So erleben wir den Schleier der Melancholie über dem eigenen Einerlei in der Geschichte der Mutter des Ich-Erzählers. Als Tochter eines in der Fremde tätigen schweizer Textilindustriellen wuchs sie im Bukarest Anfang des 20. Jahrhunderts auf – in einer osteuropäischen Metropole (!) mit einem uns heute unvorstellbaren glanzvoll eleganten grossbürgerlichen Lebensstil. Der Erzähler geht ihr nach, nach - um zu begreifen, warum die Mutter in der puritanisch bieder engen Schweiz verkümmert und er selbst seine Existenz immer wieder trostlos grau empfindet.

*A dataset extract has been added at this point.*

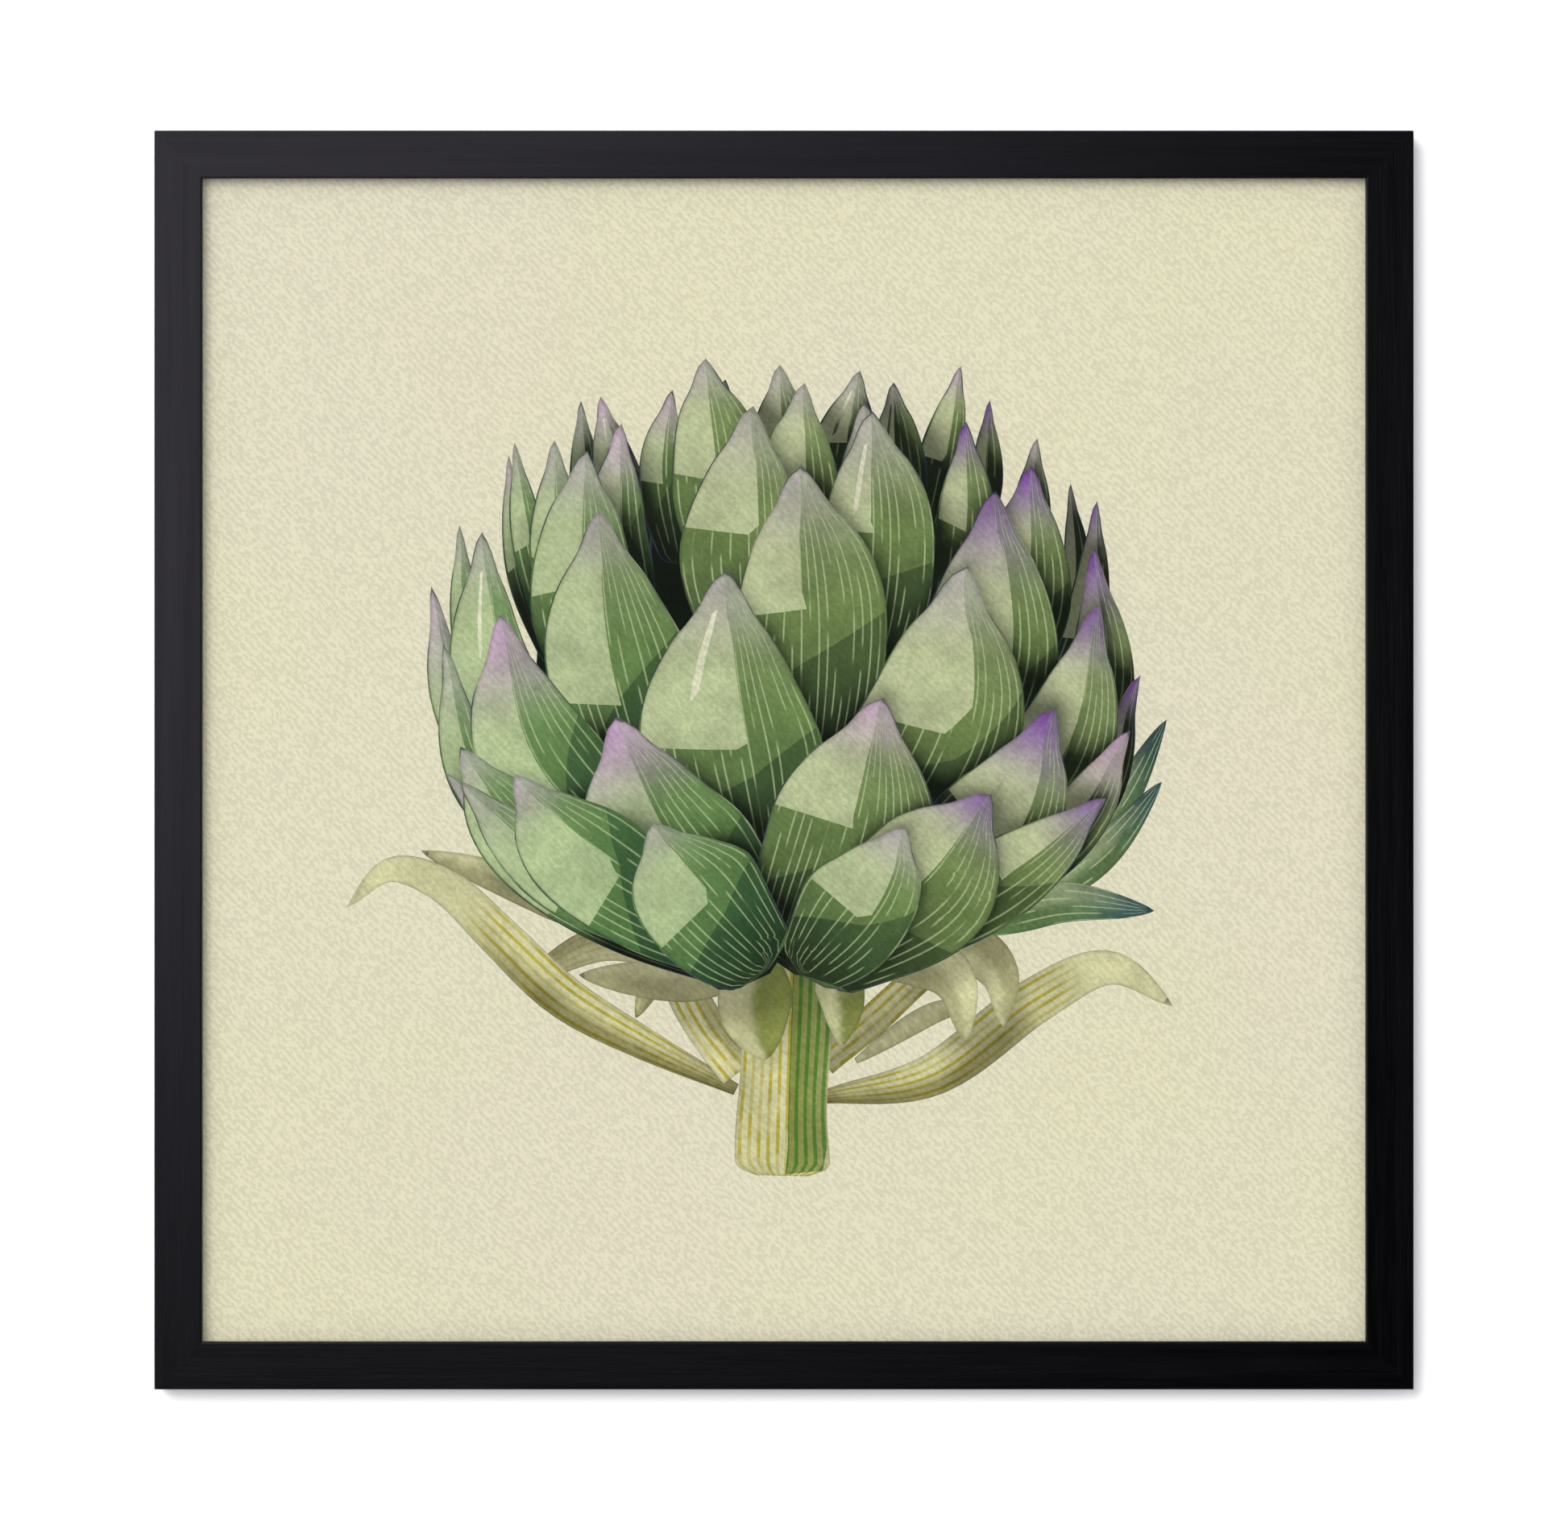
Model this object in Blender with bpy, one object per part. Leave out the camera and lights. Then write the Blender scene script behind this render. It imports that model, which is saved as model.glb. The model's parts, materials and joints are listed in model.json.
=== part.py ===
"""A square picture behind clear glazing in a narrow black wooden frame, which hangs on a nail in a wall.

Metres, +Z up. X runs to the right of someone facing the picture, who looks along +Y, so the wall is at +Y.
The origin is the seat of the wall nail: the middle notch of the sawtooth hanger on the back of the top rail.
"""

import math

import bmesh
import bpy
from mathutils import Matrix, Vector

# Driving dimensions: the picture's trade size and the moulding that it is framed in.
PICTURE = 0.500
FACE_WIDTH = 0.020
RAIL_DEPTH = 0.030
LIP_OVERLAP = 0.007
LIP_THICKNESS = 0.006

# Room left between pieces: round the sheets in their rabbet, between pieces that touch, and in the glued mitres.
SHEET_CLEARANCE = 0.0005
GAP = 0.0003
MITRE_GAP = 0.0001

# Sheets in the rabbet, from the front.
GLAZING_THICKNESS = 0.002
PRINT_THICKNESS = 0.0005
BACKING_THICKNESS = 0.003

# Rounding of the moulding's edges.
FRONT_EDGE_RADIUS = 0.0010
BACK_EDGE_RADIUS = 0.0005
ARC_STEPS = 4

# Sawtooth hanger: a steel strip whose middle is bent away from the wood, so that the nail's head fits behind it.
HANGER_LENGTH = 0.046
HANGER_HEIGHT = 0.009
HANGER_THICKNESS = 0.0008
HANGER_STANDOFF = 0.0030
HANGER_BRIDGE = 0.024
HANGER_SLOPE = 0.0035
HANGER_CORNER = 0.0020
TOOTH_PITCH = 0.0025
TOOTH_DEPTH = 0.0015
TOOTH_COUNT = 8

# Screws that hold the hanger.
SCREW_HEAD_RADIUS = 0.0024
SCREW_HEAD_HEIGHT = 0.0013
SCREW_SHANK_RADIUS = 0.0010
SCREW_THREAD_RADIUS = 0.0012
SCREW_THREAD_PITCH = 0.0010
SCREW_LENGTH = 0.0090
SCREW_POINT = 0.0020
DRIVE_LENGTH = 0.0026
DRIVE_WIDTH = 0.0006
DRIVE_DEPTH = 0.0007

# Flexible steel tabs, pushed into the rabbet's walls to hold the sheets in.
TAB_WIDTH = 0.010
TAB_THICKNESS = 0.0005
TAB_IN_WOOD = 0.006
TAB_OVER_BOARD = 0.015
TAB_CORNER = 0.0025
TAB_PLACES = (-0.180, -0.060, 0.060, 0.180)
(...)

Der zweite Band „Das schwarze Eisen“ rückt den Grossvater in den Mittelpunkt, einen vereinsamten verschlossenen Patriarchen, der ein unerbittlich strenges Regiment führt. Alle kennen ihn nur als den Selfmade-Man, der – quasi aus einem Nichts auttauchend - als einer der ersten erkannte, dass das Gold seiner Heimat die Wasserkraft ist. Er ist als eine Gründerfigur der Schweizer Wirtschaft hoch geachtet, initiierte er doch die Nutzung von Elektrizität – statt Kohle – beim Schmelzen von Eisen zu Stahl.. Und er wusste die Zeichen der Zeit vor den Weltkriegen zu deuten (und sich demgemäss politisch zu arrangieren), indem er frühzeitig ganz auf die Rüstungsindustrie setzte. Doch woher kam seine schier unerschöpfliche Energie und seine Fähigkeit, sich im Umgang mit allen rücksichtslos hart durchzusetzen? Woher seine Motivation zu dem kompromisslosen, gerade fanatischen Einsatz, sich und sein Land hoch zu bringen?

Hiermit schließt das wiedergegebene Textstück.